Говоря об отношении к действиям России, женщина не скрывает возмущения. Александра подчеркивает, что и она, и ее муж имеют корни в России, часть их родственников живет там. Но сама семья не находит действиям РФ никакого оправдания.
— В Москве живет мой бывший муж, и он все понимает, — говорит женщина. — Когда позвонила ему первый раз, он говорил «Не переживай, это всего лишь военная операция», и так далее. Но когда я ему отправила реальные новости, он прозрел и, простите, о*****л. Сам предложил меня вывезти — но куда, под пули? Конечно, не все такие. Свекровь оттуда звонит и говорит: «Ой, ты знаешь, у нас такая беда — дочка не сможет теперь отдыхать, а у них отпуск намечался» (среди санкций западных стран одной из прямо затрагивающих россиян мер стал запрет на нахождение российских самолетов в их воздушном пространстве. — Прим. Zerkalo.io). Это просто кощунство! У людей что-то свое в голове — может, какая-то защитная реакция.
Рассказывая о состоянии жителей Киева, Александра говорит, что люди невероятно устали.
— Случиться может все, что угодно. Ты засыпаешь и понимаешь, что завтра можешь не проснуться — тебя может засыпать, в дом может попасть снаряд. Мы читаем в новостях: «Будут бомбить Бессарабку» — а это совсем рядом с нами. И что ты сделаешь? Бежать — куда? По улицам, где еще опаснее? Все это превратилось в какое-то бесконечное ожидание смерти, — впервые за все время разговора еле сдерживает слезы Александра. — Хочется жить, и за столько времени уже устаешь бояться. Пытаешься хоть как-то сымитировать нормальную жизнь, просто попить чай — и тут снова воздушная тревога.
Интересуемся, что помогает семье продолжать бороться в таких невыносимых условиях.

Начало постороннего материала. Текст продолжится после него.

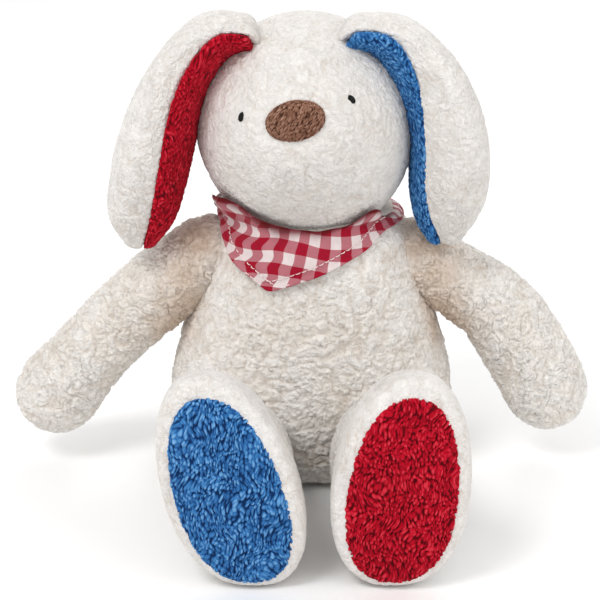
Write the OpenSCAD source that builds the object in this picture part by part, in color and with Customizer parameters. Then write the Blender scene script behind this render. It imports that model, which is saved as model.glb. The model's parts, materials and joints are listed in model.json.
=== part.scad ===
// Seated plush dog: sherpa covers over stuffing, terry soles and ear linings,
// an embroidered face and a checked neckerchief.
// The dog faces -Y and sits on Z = 0. Left and right are the dog's own, so left is +X.

/* [Torso] */
// Radius of the belly, front to back
belly_r = 64; // [56:0.5:72]
// Height of the widest ring of the belly
belly_z = 38; // [30:1:46]
// Radius of the flat seat
seat_r = 50; // [42:0.5:54]
// Radius of the torso at the shoulders
chest_r = 50; // [46:0.5:54]
// Height of the shoulders, where the neck opening is
torso_h = 140; // [132:1:150]
// Radius of each side bulge of the seat
side_r = 48; // [42:0.5:54]
// Sideways place of each side bulge
side_x = 31; // [26:0.5:36]
// Height of each side bulge
side_z = 42; // [36:0.5:48]

/* [Head] */
// Radius of the head
head_r = 56; // [50:0.5:60]
// How deep the head sinks into the shoulders
head_sink = 10; // [7:0.5:13]
// Sideways place of the head
head_x = -2; // [-6:0.5:6]
// Fore and aft place of the head
head_y = -8; // [-12:0.5:0]
// Sideways tilt of the head, leaning to -X
head_tilt = 10; // [0:1:15]
// Turn of the face towards -X
face_turn = 4; // [0:1:10]
// Upward tip of the muzzle
face_up = 13; // [5:1:20]
// How much smaller the muzzle's radius is than the head's
muzzle_step = 15; // [12:0.5:20]
// How far the muzzle's centre is in front of the head's
muzzle_out = 24; // [18:0.5:28]
// Width of the nose
nose_w = 33; // [26:0.5:38]
// Height of the nose
nose_h = 21; // [16:0.5:26]
// Width of each eye
eye_d = 4.5; // [3:0.5:8]
// Distance between the eyes
eye_gap = 56; // [46:1:64]
// How far the eyes are above the middle of the muzzle
eye_up = 7; // [0:0.5:12]

/* [Ears] */
// Thickness of a padded ear
ear_t = 33; // [24:0.5:36]
// Width of an ear, front to back
ear_w = 58; // [44:1:62]
// How far the ears' tips end above the tops of the arms
ear_clear = 1; // [0.5:0.5:6]
// Fore and aft place of the ears from the head's centre
ear_y = -10; // [-16:0.5:0]
// How much larger the right ear's bend is than the head's radius
right_ear_out = 44; // [38:0.5:48]
// How much larger the left ear's bend is than the head's radius
left_ear_out = 38; // [34:0.5:48]
// How far the centre of the right ear's bend is below the head's centre
right_ear_low = 35; // [22:1:38]
// How far the centre of the left ear's bend is below the head's centre
left_ear_low = 24; // [22:1:38]
// Seam angle of the right ear, from straight up
right_ear_angle = 36; // [30:1:44]
// Seam angle of the left ear, from straight up
left_ear_angle = 27; // [22:1:36]
// Share of the ear's thickness where the terry lining meets the sherpa
lining_share = 0.36; // [0.25:0.01:0.5]

/* [Arms] */
// Radius at the shoulder
arm_root_r = 22; // [19:0.5:24]
// Radius of the paw
paw_r = 23; // [20:0.5:25]
// Sideways place of the shoulder joint
shoulder_x = 60; // [57:0.5:64]
// How far the shoulder joint is below the top of the torso
shoulder_drop = 31; // [28:0.5:40]
// Fore and aft place of the arms
arm_y = -8; // [-12:0.5:0]
// Sideways reach of the right paw's centre
right_paw_x = 134; // [120:1:138]
// Sideways reach of the left paw's centre
left_paw_x = 126; // [120:1:138]
// Height of each paw's centre
paw_z = 41; // [30:1:50]
// How far the arm bows outwards and upwards
arm_bow = 6; // [0:0.5:10]

/* [Legs] */
// Radius at the hip
hip_r = 22; // [18:0.5:24]
// Sideways place of the hip joint
hip_x = 37; // [32:0.5:42]
// How far the hip joint is in front of the torso's axis
hip_y = 60; // [58:0.5:66]
// Radius of the ankle
ankle_r = 28; // [24:0.5:30]
// Width of a foot
foot_w = 66; // [56:1:72]
// Height of a foot
foot_h = 99; // [84:1:108]
// Thickness of a foot, front to back
foot_t = 42; // [34:1:48]
// How far the soles are in front of the torso's axis
sole_y = 168; // [150:1:180]
// Sideways place of the right foot
right_foot_x = 38; // [36:0.5:44]
// Sideways place of the left foot
left_foot_x = 43; // [36:0.5:46]
// Outward lean of the right foot
right_foot_lean = 7; // [0:1:10]
// Outward lean of the left foot
left_foot_lean = 2; // [0:1:10]
// White rim left around each terry sole
sole_rim = 6; // [4:0.5:10]
// Thickness of a terry sole
sole_t = 4; // [3:0.5:6]

/* [Neckerchief] */
// Thickness of the folded cloth
kerchief_t = 2; // [1.5:0.1:3]
// How far the point hangs below the shoulders
kerchief_drop = 29; // [20:1:40]
// Sideways place of the point
kerchief_tip_x = -19; // [-26:1:10]
// Half the width of the cloth across the chest
kerchief_half = 43; // [34:1:46]
// How far the cloth stands above the shoulders
kerchief_rise = 12; // [8:0.5:15]

/* [Tail] */
// Radius of the tail
tail_r = 12; // [9:0.5:15]
// Length of the tail
tail_l = 26; // [18:1:36]

/* [Fabric] */
// Thickness of the sherpa cover
wall = 3; // [2:0.5:4]
// Slack between a cover and its stuffing
slack = 0.4; // [0.3:0.1:1]
// Clearance of the head in the neck opening
neck_gap = 0.6; // [0.4:0.1:2]
// Clearance of a limb's root in its pocket
pocket_gap = 2.5; // [2:0.1:4]
// Thickness of a closing thread
thread_d = 1.2; // [0.8:0.1:1.6]

/* [Hidden] */
$fn = 64;
big = 400;
sherpa = [0.91, 0.89, 0.86];
batting = [0.97, 0.97, 0.95];
red_terry = [0.72, 0.04, 0.14];
blue_terry = [0.22, 0.44, 0.68];
brown = [0.5, 0.33, 0.26];
black = [0.08, 0.08, 0.08];
gingham = [0.75, 0.2, 0.28];
head_z = torso_h - head_sink + head_r;
shoulder_z = torso_h - shoulder_drop;
muzzle_r = head_r - muzzle_step;
ear_drop = head_z - shoulder_z - arm_root_r - ear_clear;
head_at = [head_x, head_y, head_z];
neck_opening = sqrt(pow(head_r + neck_gap, 2) - pow(head_r - head_sink, 2));
head_ring = sqrt(pow(head_r, 2) - pow(head_r - head_sink - kerchief_rise, 2));
curve_steps = 8;
nose_rise = 2;
nose_lift = 0.1;
nose_blunt = 1.3;
eye_rise = 2;
eye_stand = 1.2;
seam_r = head_r + 1;
hip_z = 32;
heel_rise = 3;
heel_in = 5;
arm_swell = 0.5;
pocket_share = 0.4;
pocket_swing = 15;
thread_gap = 0.1;
rod_step = 0.4;
tail_z = 30;
kerchief_y = -6;
kerchief_clear = 1.5;
kerchief_bulge = 0.5;
kerchief_side = 0.1;
kerchief_slope = 0.7;
kerchief_run = 14;
kerchief_lean = 1;
kerchief_lift = 0.5;
kerchief_top_r = max(chest_r - kerchief_lean,
    head_ring + norm([head_x, head_y - kerchief_y]) + kerchief_clear);
knot_r = 8;
knot_tube = 3.5;
knot_out = 10;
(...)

— Мы сейчас живем одним желанием — победить, — твердо говорит Александра. — Я понимаю, насколько несопоставимы наши армии и их огневая мощь. Но люди настолько не хотят этого «русского мира», что мы все знаем: даже в случае поражения в войне, мы не будем так жить [как хочет Россия]. Они пришли на чужую землю, уничтожают наши города — и после этого ждут, что мы на такую жизнь согласимся? Это же просто нереально. Даже если нас захватят, как они нас удержат? Даже лояльные [России] люди уже нелояльны. Собираются тут держать военный контингент что ли? Не понимаю, на что они рассчитывают. Только если расстрелять 40 миллионов [украинцев] «Градами» и бомбами с самолетов, оставив тут выжженное поле. Не могу понять эту логику. Никто тут не хочет чужой власти. Мы просто хотим, чтобы это все закончилось, и они ушли домой. Не желаем российским солдатам смерти — я же вижу, там молодые ребята, по 19−20 лет — по сути, дети. Их жалко. Их жалко, но жалеть их никто не будет.